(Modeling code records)
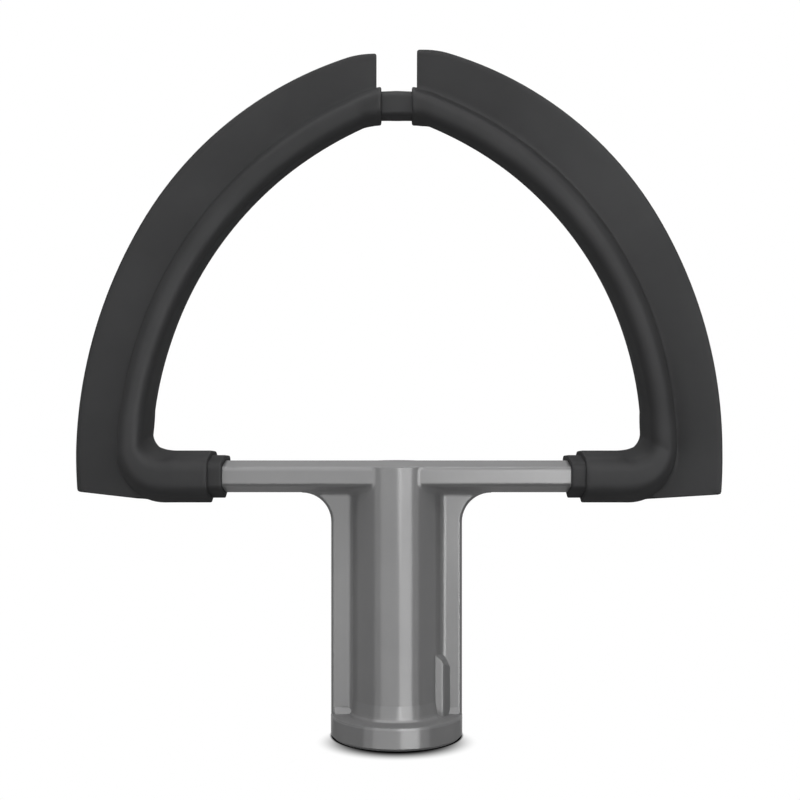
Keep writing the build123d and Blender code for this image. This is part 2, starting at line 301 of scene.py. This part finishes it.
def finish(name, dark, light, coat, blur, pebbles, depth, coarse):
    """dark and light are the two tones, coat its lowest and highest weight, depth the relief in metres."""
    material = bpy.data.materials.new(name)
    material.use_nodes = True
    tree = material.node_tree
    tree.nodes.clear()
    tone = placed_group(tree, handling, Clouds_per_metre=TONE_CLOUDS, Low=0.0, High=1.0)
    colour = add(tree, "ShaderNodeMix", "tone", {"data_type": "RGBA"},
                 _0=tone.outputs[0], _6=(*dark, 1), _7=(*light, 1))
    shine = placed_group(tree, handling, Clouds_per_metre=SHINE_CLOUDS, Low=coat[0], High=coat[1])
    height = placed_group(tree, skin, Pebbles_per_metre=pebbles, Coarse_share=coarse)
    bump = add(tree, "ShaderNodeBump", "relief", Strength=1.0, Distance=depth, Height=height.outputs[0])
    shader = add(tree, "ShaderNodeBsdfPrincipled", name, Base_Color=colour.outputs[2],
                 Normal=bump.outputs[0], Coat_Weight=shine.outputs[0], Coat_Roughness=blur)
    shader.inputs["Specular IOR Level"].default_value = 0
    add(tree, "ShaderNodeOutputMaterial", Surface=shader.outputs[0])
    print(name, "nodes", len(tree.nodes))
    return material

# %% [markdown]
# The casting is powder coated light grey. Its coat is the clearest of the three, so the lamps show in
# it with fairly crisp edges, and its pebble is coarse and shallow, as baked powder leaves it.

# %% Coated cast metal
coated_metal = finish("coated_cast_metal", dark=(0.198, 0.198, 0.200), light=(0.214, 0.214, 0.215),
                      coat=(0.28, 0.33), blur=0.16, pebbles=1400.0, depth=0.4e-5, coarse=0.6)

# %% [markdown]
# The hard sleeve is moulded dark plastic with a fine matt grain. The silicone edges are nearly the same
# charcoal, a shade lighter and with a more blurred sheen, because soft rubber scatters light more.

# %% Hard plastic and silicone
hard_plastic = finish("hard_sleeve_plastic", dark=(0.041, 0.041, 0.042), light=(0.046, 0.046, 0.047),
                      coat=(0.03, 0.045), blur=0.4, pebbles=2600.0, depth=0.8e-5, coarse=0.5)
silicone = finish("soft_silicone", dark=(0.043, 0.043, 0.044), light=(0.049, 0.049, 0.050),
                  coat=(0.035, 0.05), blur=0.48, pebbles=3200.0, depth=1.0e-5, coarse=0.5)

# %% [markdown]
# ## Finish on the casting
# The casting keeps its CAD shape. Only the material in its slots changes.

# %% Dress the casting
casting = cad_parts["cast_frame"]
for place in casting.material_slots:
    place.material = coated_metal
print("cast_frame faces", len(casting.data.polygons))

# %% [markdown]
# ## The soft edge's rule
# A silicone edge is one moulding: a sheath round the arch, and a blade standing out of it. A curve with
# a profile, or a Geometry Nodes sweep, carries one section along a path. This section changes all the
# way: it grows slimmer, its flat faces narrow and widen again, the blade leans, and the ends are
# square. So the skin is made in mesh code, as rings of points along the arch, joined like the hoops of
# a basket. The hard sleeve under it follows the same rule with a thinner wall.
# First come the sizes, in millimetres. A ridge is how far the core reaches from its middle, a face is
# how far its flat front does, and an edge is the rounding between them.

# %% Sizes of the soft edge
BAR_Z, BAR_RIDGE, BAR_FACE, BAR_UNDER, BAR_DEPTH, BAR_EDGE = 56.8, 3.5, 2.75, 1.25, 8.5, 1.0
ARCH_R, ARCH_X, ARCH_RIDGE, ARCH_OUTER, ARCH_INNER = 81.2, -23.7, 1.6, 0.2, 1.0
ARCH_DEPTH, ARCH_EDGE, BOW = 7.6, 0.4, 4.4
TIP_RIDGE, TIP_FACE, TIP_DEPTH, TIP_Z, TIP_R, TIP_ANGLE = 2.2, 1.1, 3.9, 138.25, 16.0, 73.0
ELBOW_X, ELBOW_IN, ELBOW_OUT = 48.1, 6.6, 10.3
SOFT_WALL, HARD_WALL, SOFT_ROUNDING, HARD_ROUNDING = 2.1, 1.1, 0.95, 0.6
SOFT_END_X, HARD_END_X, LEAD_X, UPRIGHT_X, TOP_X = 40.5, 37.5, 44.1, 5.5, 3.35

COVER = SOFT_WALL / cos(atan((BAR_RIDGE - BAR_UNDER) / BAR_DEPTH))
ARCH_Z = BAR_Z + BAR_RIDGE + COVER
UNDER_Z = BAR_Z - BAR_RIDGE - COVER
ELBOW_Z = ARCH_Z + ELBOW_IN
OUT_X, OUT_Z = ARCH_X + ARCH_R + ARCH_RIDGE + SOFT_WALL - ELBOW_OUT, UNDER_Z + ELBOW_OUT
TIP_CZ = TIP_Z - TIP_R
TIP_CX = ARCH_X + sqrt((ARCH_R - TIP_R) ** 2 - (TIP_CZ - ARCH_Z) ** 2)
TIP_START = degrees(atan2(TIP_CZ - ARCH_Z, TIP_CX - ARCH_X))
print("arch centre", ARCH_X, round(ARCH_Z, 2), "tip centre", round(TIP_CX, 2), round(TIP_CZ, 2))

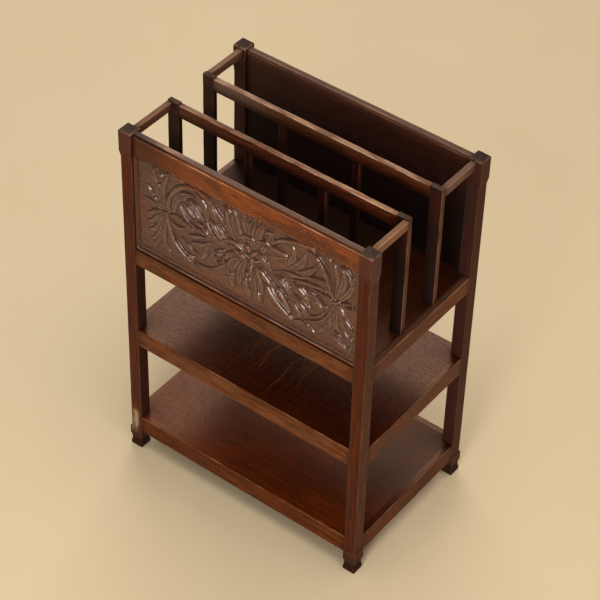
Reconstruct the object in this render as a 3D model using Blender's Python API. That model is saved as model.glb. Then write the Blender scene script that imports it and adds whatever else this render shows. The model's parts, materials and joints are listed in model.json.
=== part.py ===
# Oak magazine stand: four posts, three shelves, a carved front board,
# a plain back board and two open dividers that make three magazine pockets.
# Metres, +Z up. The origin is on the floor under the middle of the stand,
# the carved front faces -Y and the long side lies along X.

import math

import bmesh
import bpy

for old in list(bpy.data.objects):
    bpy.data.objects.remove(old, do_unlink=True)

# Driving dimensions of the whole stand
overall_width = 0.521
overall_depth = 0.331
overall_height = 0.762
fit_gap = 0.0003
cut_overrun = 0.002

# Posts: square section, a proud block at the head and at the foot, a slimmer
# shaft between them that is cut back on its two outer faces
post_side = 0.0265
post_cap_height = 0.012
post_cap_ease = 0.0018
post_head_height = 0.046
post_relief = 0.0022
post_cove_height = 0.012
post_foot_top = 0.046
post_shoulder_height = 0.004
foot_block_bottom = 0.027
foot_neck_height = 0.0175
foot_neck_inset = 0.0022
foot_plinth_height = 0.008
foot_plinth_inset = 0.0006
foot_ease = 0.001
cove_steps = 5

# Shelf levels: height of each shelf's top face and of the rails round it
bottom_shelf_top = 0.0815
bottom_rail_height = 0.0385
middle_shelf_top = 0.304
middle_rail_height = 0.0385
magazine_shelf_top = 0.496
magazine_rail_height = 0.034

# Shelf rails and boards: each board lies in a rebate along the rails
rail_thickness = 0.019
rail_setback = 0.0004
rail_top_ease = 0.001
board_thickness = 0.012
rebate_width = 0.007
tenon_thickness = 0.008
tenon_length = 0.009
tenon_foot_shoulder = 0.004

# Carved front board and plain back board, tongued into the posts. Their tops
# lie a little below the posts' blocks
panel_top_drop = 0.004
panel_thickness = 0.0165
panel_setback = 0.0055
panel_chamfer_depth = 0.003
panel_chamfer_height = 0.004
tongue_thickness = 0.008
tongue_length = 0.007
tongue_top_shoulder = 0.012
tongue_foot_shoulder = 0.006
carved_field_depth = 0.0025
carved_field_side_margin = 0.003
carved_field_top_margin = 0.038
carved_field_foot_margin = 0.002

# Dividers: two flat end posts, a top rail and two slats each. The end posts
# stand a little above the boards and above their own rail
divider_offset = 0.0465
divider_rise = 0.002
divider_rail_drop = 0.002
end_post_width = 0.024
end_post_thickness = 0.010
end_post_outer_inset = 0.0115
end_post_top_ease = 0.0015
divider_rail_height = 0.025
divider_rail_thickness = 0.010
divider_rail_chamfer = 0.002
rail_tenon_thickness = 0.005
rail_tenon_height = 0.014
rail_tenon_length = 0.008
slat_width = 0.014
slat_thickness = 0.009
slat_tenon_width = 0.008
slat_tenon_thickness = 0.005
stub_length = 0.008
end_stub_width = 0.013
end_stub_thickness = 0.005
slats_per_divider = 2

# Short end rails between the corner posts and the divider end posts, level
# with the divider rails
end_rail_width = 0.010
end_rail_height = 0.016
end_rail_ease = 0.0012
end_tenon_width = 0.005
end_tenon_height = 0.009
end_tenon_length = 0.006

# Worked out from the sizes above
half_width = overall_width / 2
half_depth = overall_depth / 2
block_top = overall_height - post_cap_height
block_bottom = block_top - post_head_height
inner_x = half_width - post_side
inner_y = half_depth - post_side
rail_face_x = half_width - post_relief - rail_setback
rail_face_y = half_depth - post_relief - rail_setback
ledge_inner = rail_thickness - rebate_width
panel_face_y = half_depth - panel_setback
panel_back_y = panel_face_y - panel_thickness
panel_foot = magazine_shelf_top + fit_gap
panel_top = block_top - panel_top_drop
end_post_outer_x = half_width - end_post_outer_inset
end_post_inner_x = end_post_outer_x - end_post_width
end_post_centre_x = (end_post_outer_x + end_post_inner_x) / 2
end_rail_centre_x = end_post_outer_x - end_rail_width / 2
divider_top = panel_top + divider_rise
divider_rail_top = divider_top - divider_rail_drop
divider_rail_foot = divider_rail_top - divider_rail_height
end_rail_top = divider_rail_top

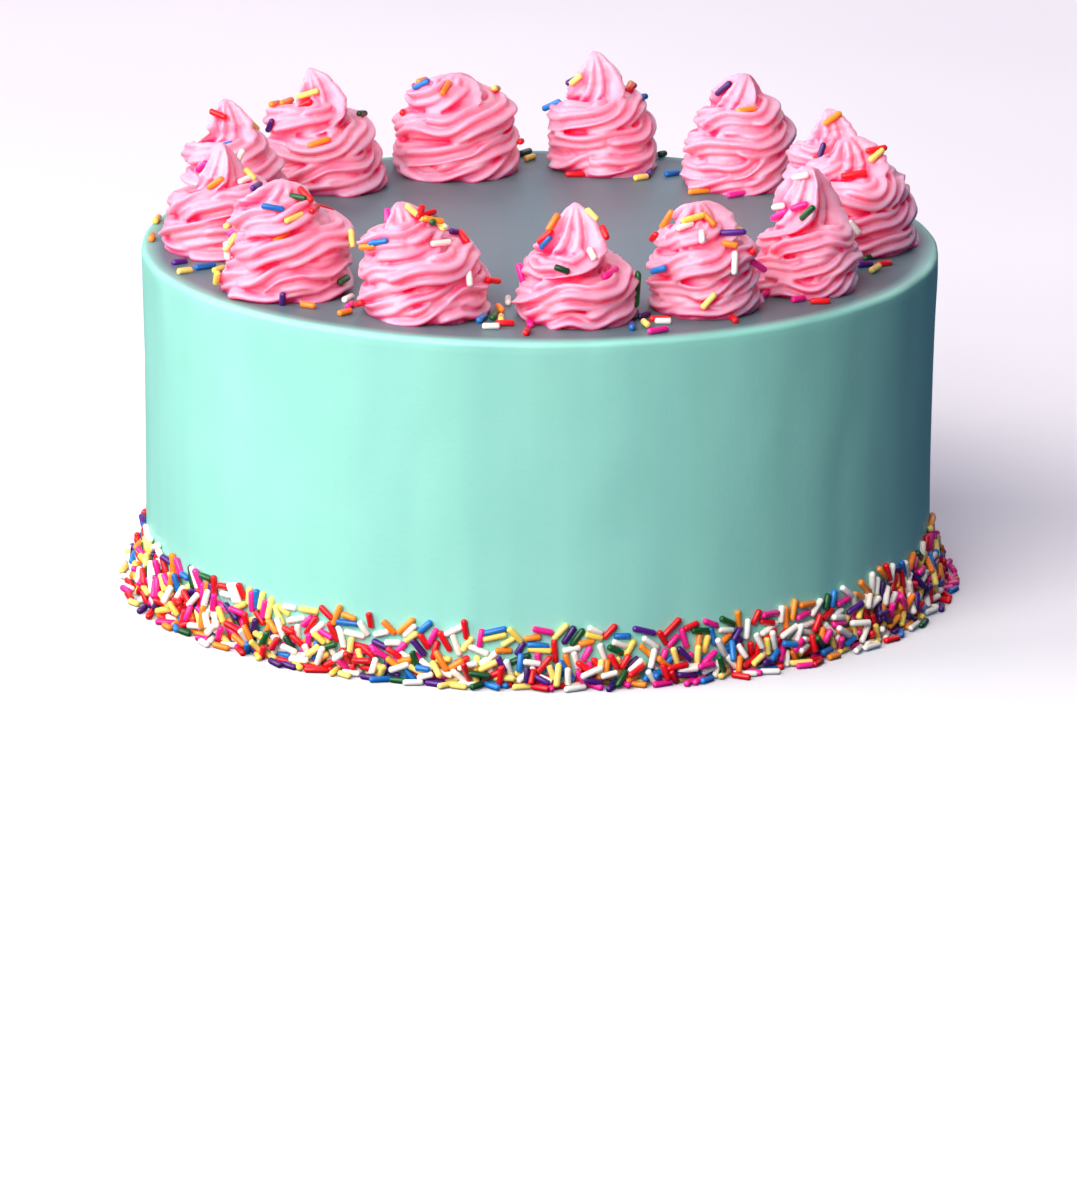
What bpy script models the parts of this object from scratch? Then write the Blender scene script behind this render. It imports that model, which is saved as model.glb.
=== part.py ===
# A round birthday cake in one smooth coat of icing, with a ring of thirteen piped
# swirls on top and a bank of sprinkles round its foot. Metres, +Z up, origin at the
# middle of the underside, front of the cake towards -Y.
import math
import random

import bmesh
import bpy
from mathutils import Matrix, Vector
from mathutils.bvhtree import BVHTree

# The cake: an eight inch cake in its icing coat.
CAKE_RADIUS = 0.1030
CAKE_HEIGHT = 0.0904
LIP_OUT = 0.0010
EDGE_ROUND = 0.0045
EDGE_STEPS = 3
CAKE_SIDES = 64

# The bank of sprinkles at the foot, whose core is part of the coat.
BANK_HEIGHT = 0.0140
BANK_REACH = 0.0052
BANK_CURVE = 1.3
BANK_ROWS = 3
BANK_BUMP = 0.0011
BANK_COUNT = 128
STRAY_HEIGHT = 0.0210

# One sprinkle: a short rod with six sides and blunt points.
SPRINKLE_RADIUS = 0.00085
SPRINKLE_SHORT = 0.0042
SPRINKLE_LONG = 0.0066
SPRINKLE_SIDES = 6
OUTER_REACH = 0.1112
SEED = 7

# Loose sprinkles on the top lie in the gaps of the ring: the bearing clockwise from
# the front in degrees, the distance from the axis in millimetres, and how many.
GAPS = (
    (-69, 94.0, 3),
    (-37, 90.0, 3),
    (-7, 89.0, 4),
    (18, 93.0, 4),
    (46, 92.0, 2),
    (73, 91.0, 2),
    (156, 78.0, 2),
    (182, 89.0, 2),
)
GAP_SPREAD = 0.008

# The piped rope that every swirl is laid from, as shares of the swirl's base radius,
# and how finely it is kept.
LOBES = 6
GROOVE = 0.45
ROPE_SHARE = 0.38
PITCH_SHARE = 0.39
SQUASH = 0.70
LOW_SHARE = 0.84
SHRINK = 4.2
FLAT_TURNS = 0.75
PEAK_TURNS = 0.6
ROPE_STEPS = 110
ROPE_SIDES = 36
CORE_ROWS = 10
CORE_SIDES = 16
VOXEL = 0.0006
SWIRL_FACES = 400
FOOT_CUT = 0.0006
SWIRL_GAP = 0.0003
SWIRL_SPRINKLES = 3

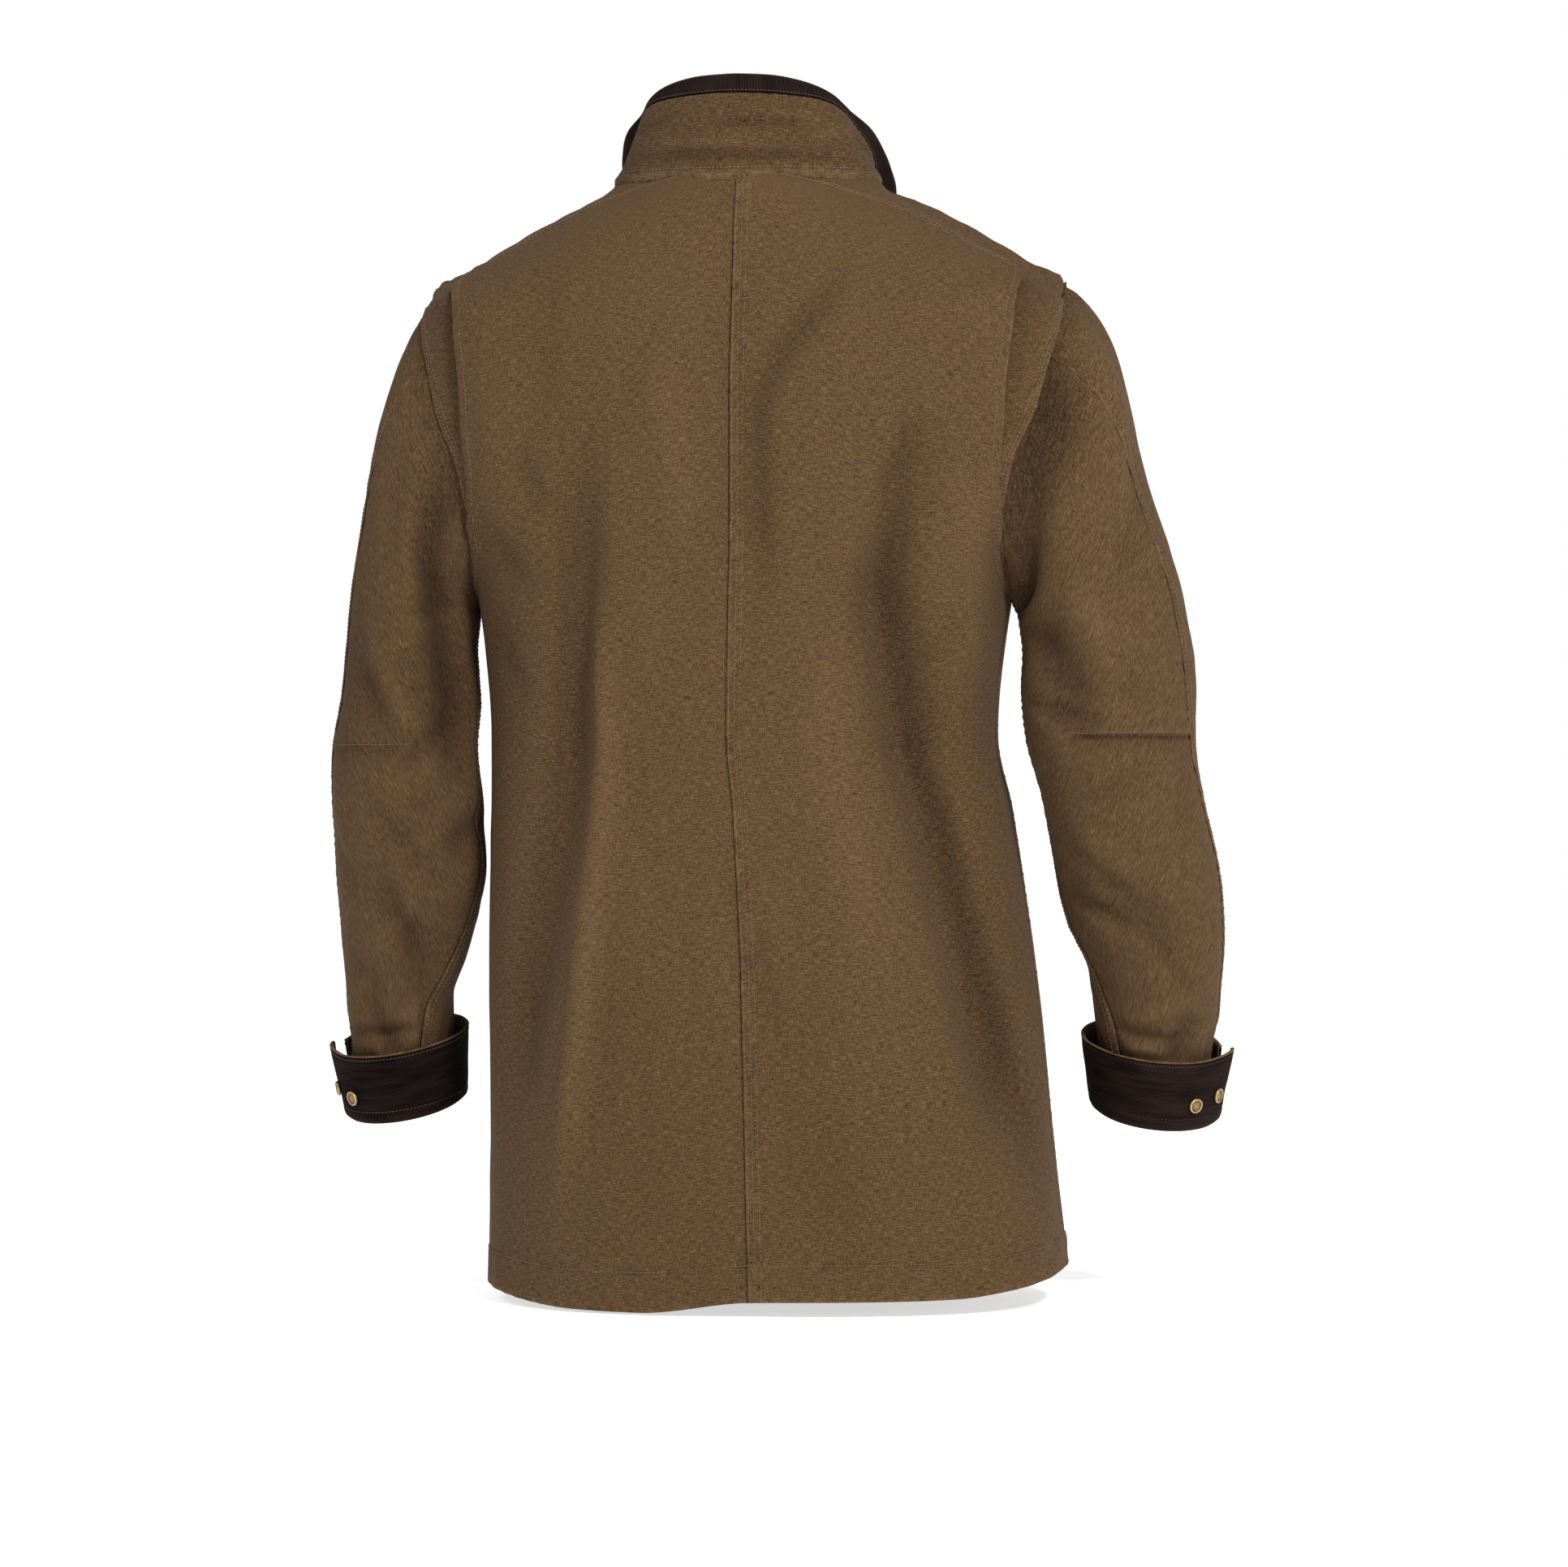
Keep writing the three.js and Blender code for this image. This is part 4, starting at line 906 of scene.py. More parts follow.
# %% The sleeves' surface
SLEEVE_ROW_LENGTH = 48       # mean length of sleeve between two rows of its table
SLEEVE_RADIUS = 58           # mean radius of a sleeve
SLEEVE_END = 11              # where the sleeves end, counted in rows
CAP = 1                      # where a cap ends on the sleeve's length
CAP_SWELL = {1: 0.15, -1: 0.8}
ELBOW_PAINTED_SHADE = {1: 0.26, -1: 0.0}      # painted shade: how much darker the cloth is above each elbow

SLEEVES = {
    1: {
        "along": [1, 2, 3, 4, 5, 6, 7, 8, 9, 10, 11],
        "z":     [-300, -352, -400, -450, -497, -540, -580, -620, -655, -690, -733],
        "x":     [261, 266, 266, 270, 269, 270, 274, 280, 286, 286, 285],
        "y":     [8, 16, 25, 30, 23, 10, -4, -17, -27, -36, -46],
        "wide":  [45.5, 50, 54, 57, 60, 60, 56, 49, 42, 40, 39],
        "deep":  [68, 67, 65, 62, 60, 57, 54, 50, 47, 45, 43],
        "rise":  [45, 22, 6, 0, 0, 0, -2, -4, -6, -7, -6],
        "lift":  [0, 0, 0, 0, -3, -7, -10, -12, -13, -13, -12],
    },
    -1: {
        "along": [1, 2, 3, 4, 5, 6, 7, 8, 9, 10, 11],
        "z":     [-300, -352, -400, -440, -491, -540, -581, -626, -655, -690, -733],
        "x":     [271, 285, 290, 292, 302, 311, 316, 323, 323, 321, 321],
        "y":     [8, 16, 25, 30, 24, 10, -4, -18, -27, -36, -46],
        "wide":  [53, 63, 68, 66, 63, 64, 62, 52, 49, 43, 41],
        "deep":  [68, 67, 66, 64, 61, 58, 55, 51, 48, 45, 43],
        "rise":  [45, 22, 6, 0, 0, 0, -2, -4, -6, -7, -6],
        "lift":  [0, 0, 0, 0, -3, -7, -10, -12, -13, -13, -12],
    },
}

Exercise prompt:
Copy exactly, and only, the lines from the one containing "Keep writing the three.js" through the one containing "above each elbow".

Task output:
Keep writing the three.js and Blender code for this image. This is part 4, starting at line 906 of scene.py. More parts follow.
# %% The sleeves' surface
SLEEVE_ROW_LENGTH = 48       # mean length of sleeve between two rows of its table
SLEEVE_RADIUS = 58           # mean radius of a sleeve
SLEEVE_END = 11              # where the sleeves end, counted in rows
CAP = 1                      # where a cap ends on the sleeve's length
CAP_SWELL = {1: 0.15, -1: 0.8}
ELBOW_PAINTED_SHADE = {1: 0.26, -1: 0.0}      # painted shade: how much darker the cloth is above each elbow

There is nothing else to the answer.